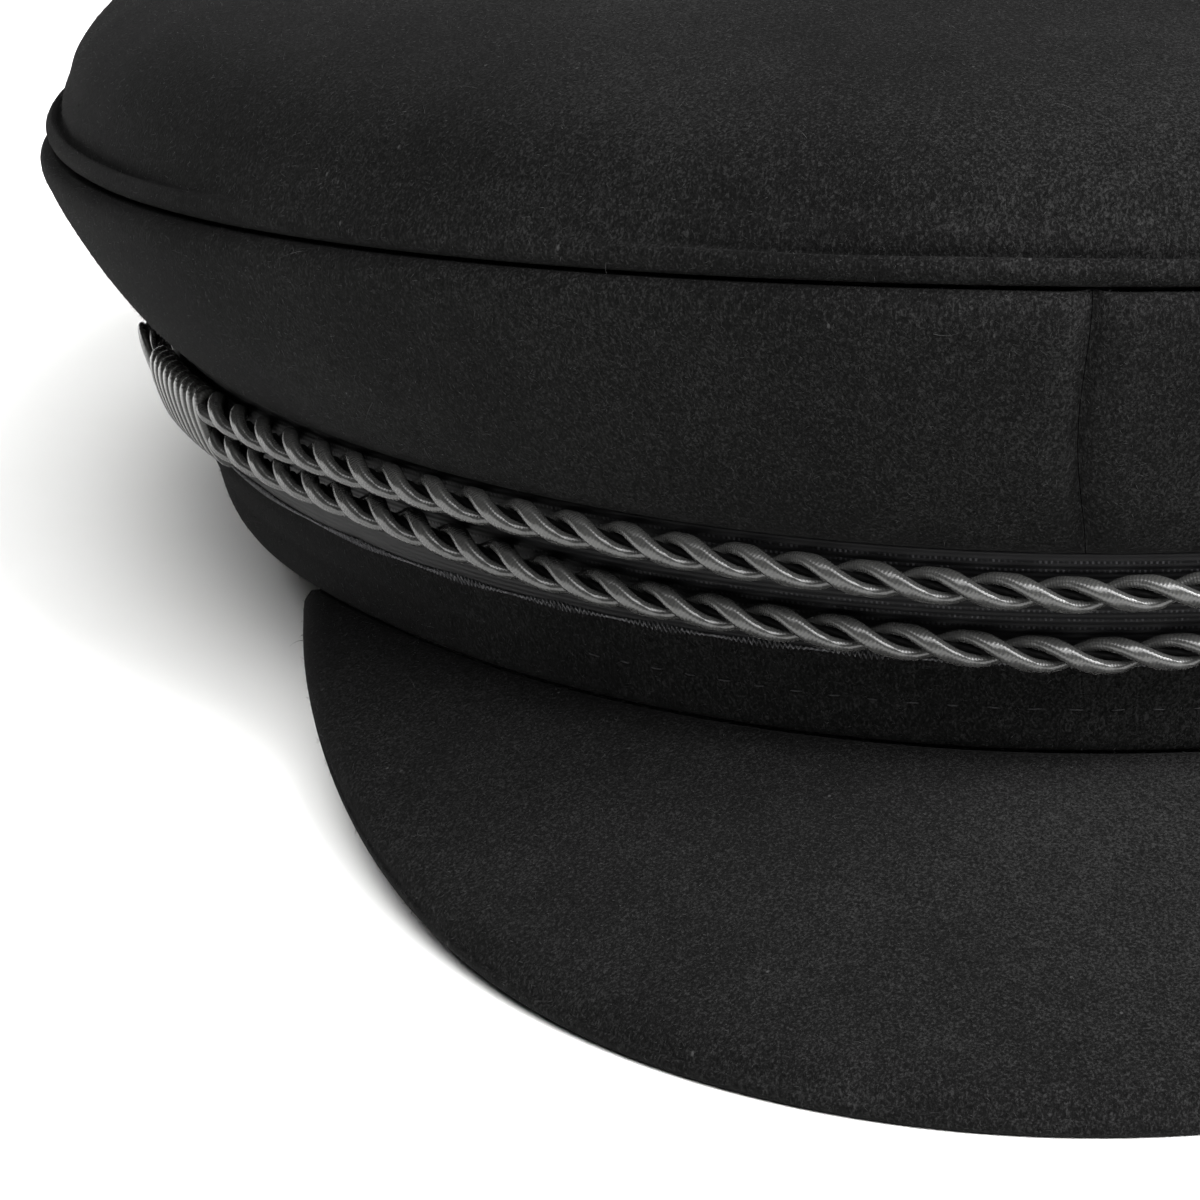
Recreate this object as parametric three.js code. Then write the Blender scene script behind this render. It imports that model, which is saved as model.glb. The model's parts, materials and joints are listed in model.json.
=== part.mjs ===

****

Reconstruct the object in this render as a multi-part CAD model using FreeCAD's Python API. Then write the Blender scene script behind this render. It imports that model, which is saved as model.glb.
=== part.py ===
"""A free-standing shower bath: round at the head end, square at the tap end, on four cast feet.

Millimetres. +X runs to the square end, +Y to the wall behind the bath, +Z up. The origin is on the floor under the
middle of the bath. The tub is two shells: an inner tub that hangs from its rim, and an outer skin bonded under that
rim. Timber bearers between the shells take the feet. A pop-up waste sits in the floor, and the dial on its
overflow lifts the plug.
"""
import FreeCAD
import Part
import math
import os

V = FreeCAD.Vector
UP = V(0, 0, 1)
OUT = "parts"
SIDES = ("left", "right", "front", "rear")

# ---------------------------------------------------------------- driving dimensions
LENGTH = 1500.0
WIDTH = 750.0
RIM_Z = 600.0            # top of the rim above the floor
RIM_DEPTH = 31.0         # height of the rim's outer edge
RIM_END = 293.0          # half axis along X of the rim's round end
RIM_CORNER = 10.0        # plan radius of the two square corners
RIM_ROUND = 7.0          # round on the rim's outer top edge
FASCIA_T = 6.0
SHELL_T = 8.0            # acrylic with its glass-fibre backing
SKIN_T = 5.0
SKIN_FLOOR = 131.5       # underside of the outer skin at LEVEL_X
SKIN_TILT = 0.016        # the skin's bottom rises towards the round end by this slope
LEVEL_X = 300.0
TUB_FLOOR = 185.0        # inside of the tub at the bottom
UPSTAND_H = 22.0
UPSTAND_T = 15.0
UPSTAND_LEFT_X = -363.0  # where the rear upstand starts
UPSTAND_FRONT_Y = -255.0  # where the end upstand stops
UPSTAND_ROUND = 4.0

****

**TASK OBJECTIVE:**
Lines that hold the word "parts" are the ones to return, every one of them.

**CORRECT ANSWER:**
Recreate this object as parametric three.js code. Then write the Blender scene script behind this render. It imports that model, which is saved as model.glb. The model's parts, materials and joints are listed in model.json.
OUT = "parts"